A historical perspective on the evolution of rural sindicalista politics and pressure group activities is also enriched by two works from CERES, a research center based in the Cochabamba region. The first of their publications examines experiences involving negotiations between the cocalero (coca leaf producers) sindicato federations and the national government within the framework of antidrug policies (item #bi2003001490#). These negotiations grow out of political mobilizations protesting crop eradication, militarization, and other government strategies by what is perhaps the country's most highly politicized and militant labor organization. The second CERES publication provides a quantitative overview of the types, frequency, and organizational control of protest events in Bolivia over an 18 year period (item #bi2003001487#). Unsurprisingly, road blockades are among the favored tactics, though somewhat unexpectedly, these blockades occur more frequently in urban rather than rural contexts. Out of this data, it is also possible to discern the social and political activism of the rural sindicatos. One would need a deeper contextual analysis than that provided to date by CERES, yet their publications do offer an interesting quantitative picture and raise many important questions. Albó provides a characteristic tour-de-force overview of the campesino-indigenous rural organizations representing the interests of the Bolivian popular sectors and sheds critical light on the weak mobilization capacity of the revitalized ayllu federations when compared to the well-developed and frequently deployed protest tactics of the rural sindicatos (item #bi2001008233#).

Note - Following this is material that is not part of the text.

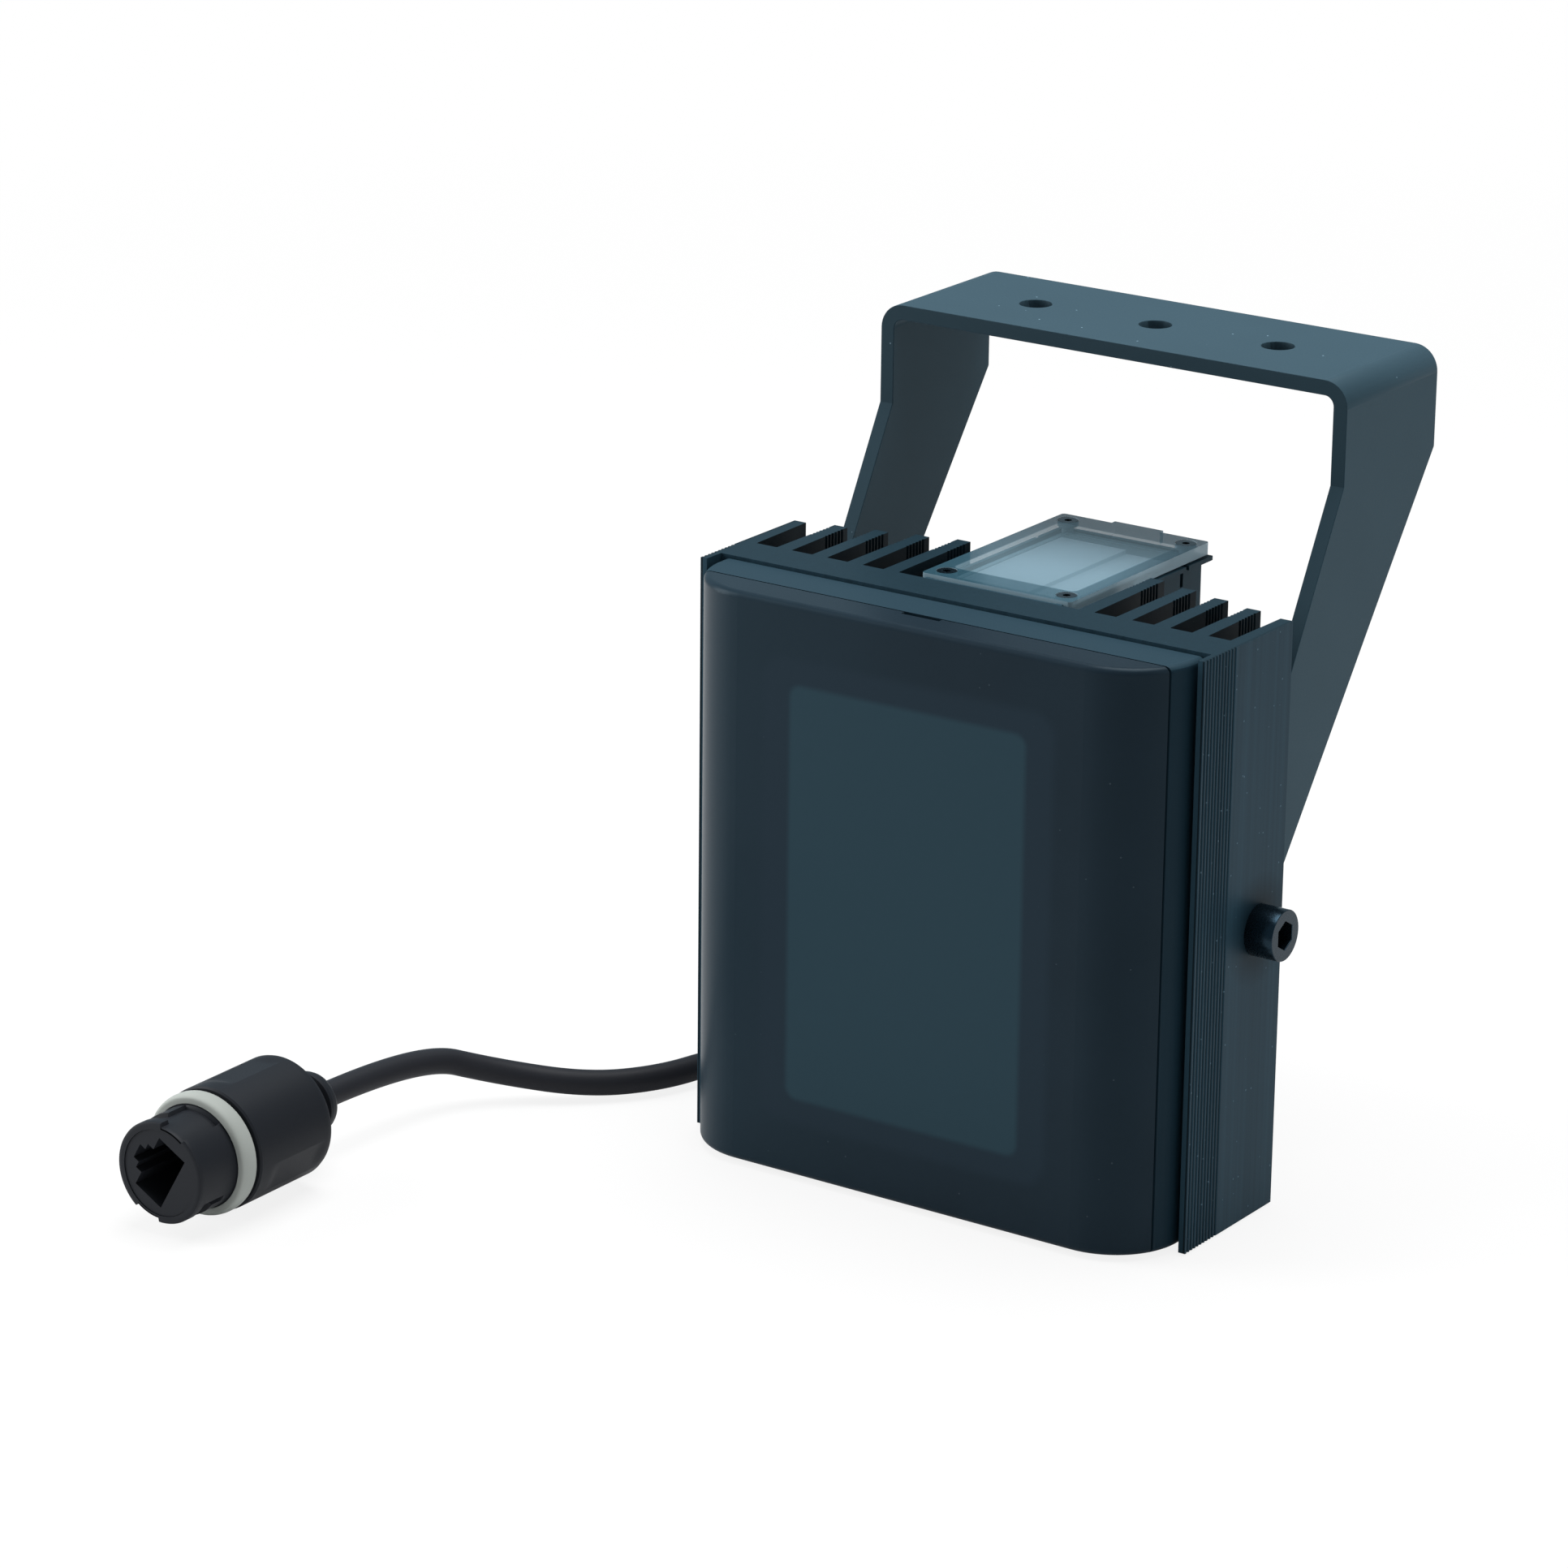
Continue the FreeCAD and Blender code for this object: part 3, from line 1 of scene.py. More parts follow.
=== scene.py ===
# %% [markdown]
# # An infrared illuminator in studio light
# The part is a small floodlight for security cameras. A ribbed aluminium heatsink carries LEDs
# behind a dark window, a slim driver box with a clear lid stands between its fins, and a folded
# bracket holds it by two screws. The solids arrive as a frame of named pieces, already at their
# real size, and this lesson gives them their finishes, adds the lead and its connector, and
# lights them for the camera.

# %% Frame of CAD pieces
import math

import bpy
import numpy as np
from mathutils import Euler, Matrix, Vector


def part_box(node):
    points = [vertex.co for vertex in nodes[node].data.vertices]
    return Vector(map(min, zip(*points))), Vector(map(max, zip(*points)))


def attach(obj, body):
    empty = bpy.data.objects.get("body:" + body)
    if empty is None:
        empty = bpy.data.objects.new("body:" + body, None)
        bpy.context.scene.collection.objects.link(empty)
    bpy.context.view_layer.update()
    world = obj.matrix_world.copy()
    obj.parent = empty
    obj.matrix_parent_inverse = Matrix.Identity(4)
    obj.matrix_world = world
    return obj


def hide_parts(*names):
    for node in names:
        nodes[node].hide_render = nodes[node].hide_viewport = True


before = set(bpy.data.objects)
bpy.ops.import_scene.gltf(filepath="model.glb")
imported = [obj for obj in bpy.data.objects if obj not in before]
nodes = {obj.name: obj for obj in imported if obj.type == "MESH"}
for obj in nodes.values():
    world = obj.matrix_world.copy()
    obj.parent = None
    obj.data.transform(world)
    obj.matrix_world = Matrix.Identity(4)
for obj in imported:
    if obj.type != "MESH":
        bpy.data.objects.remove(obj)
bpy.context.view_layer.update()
MM = 0.001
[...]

The group of works on rural sindicalismo also includes an interpretive essay by a protagonist, Román Loayza Caero, a national peasant leader of the Confederación Unica Sindical de los Trabajadores Campesinos de Bolivia (CUSTCB) who offers his perceptions, opinions, and analysis (item #bi2003001466#).

Emerging areas of "problem-oriented social research" in Bolivia examine through a variety of sociological research techniques and lenses the issues surrounding drug abuse among students, which interestingly includes alcohol and tobacco in addition to marijuana, cocaine base, inhalants and others (item #bi2003001498#); child trafficking (item #bi2003001474#); child labor (item #bi2003001503#); employment discrimination toward women (item #bi2003001470#); domestic violence (item #bi2003001471#); and gang membership and behavior (item #bi2003001463#).

Although there are several works on neoliberalism, such as one on socioeconomic development in Potosí (item #bi2003001482#) and another on development and migration (item #bi2003001465#), the most innovative publication was an analysis of an applied grassroots development project which attempted to reintroduce Andean agricultural technologies such as Inca-styled terrace farming in communities near the Peruvian border (item #bi2003001483#). The book contains an unusually rich historical background chapter for a rural development project and provides a thoughtful analysis of this applied local development experiment through its various stages of evolution. There are numerous such grassroots development experiments in the Bolivian countryside yet few are as well-documented as this one.